Bucky F*cking Dent mixes comedy and drama in a surprisingly deft way, considering how silly the humor often is. There’s a bit of Californication in this, so if you enjoyed Duchovny’s work and vibe there, you’re in a good spot here. Even if you didn’t, this is still a really effective movie, which actually sneaks up on you with emotion by the end.
Here now is my email conversation with Bucky F*cking Dent cinematographer Jeff Powers:
Joey Magidson: Thanks for doing this. I really enjoyed the film. Can you start by telling us a bit about yourself and how you got involved with David Duchovny and Bucky F*cking Dent?
Jeff Powers: I’ve been working as a cinematographer for ten or so years now. I started out doing some indie films and shorts, but things didn’t really catch on until I found my way into commercials and music videos. The quick pace and turnaround of those kinds of projects allowed me to find my style and build up a body of work that represented my abilities. Feature films were always the goal, and Bucky is my first return to narrative work in several years.
David met a number of DP’s looking for the right fit and a mutual friend recommended he check me out. We scheduled a 10 minute phone interview which turned into an almost hour long conversation about how we were going to make the film so we really hit it off right from the start.
JM: What made this such a unique project to work on?
JP: I have experience shooting indie films and dark comedy and felt comfortable in those regards, but this film did present plenty of new challenges for me. Being my first period piece, it did take some time to find a balance between the 70s time frame and a more contemporary voice as a filmmaker.

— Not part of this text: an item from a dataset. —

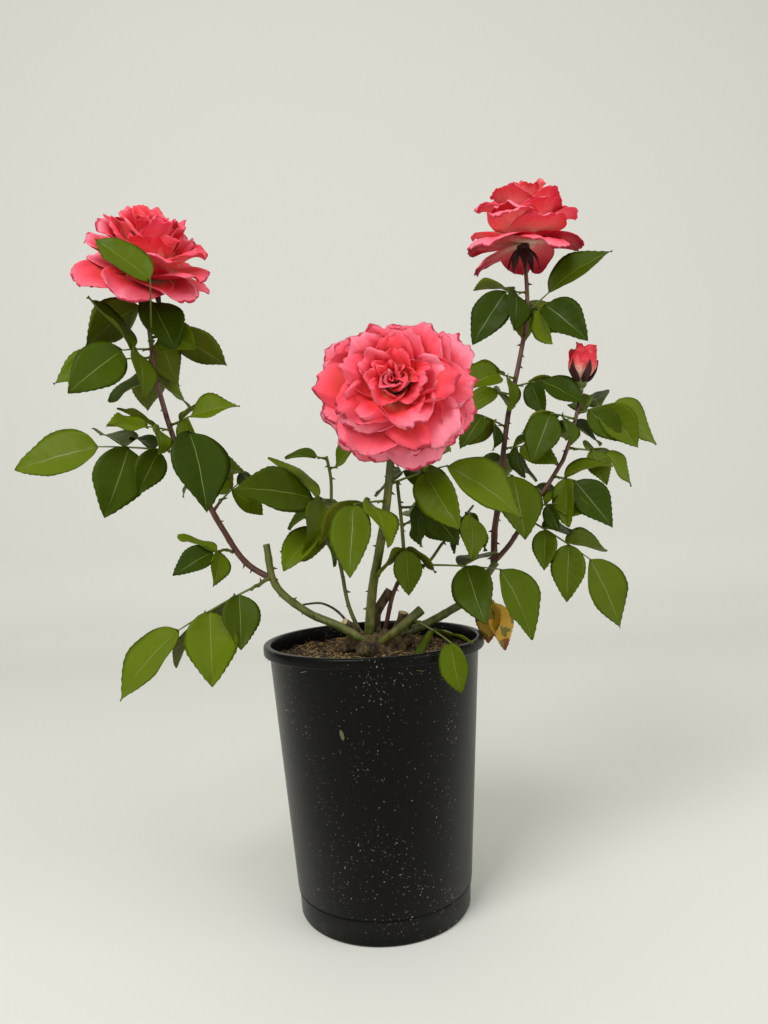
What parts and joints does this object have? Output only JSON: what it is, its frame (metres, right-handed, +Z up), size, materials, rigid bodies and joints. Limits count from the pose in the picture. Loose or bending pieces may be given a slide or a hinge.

I drew inspiration from a lot of the American New Wave films from that time.
There’s a stripped-down, raw visual quality to films like Five Easy Pieces, Klute or The King of Marvin Gardens which makes the characters feel real and the drama immediate, and that is something I wanted to bring to our film as well. As I mentioned, I’ve been doing a lot of commercials and videos, which typically have a very polished and stylized look, so it was fun to lean into a more unvarnished approach.
David was clear he wanted the film to look as grounded and imperfect as the real world, so my focus was more on naturalistic lighting and photography as opposed to a more traditional buttoned up approach. I was able to tap into some of my past experience as an operator in the documentary world to give the scenes a vérité feel that compliments the story nicely.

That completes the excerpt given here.